Of course it is not an explicit promise and doesn't refer to "personal files" but I think it shows where OP is coming from. You can reasonably understand this message in the way they do.


"What happens on your iPhone stays on your iPhone" can't be literally true or else your phone wouldn't be able to communicate with any other devices. There is therefore an implicit exception for data that you choose to send elsewhere. As I said, Apple was only planning to scan photos you were sending to iCloud. Therefore these are already files that you agreed to send off your device and they shouldn't be assumed to be covered by that marketing slogan as you are the one choosing to contradict it.

You want "What happens on your iPhone to stay on your iPhone"? Turn off iCloud.


This should be the default, according to that advertisement.

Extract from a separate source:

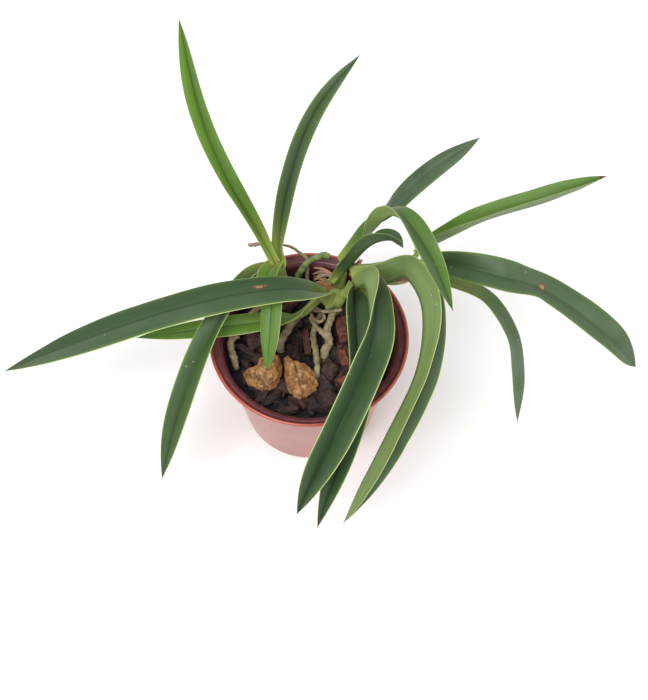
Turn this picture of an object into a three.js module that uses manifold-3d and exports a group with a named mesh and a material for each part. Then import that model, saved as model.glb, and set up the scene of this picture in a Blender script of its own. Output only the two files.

Are you asking for the out of the box default to be that your iPhone can't send an email or iMessage because that wouldn't "stay on your iPhone" either?

The marketing speak is marketing speak and obviously not literal.


Sending the email and messages is what the user does.

Auto-sending all your photos to a server owned by someone else (and without end-to-end encryption!) by default cannot be described as "what happens on your iPhone stays on your iPhone" in my opinion.


It has been a while since I have setup an iDevice from scratch. Isn't there a prompt during setup that asks the user whether to enable this iCloud backup? I believe you can even setup devices without entering an Apple ID at all. Wouldn't that make this scanning also a response to something the user does?

I don't know the answer, but regardless, any non-technical user will simply not understand the implication of using "the cloud". They don't know that there is no cloud, just other people's computers and that Apple has access to all photos. I really doubt it's explained well during the setup.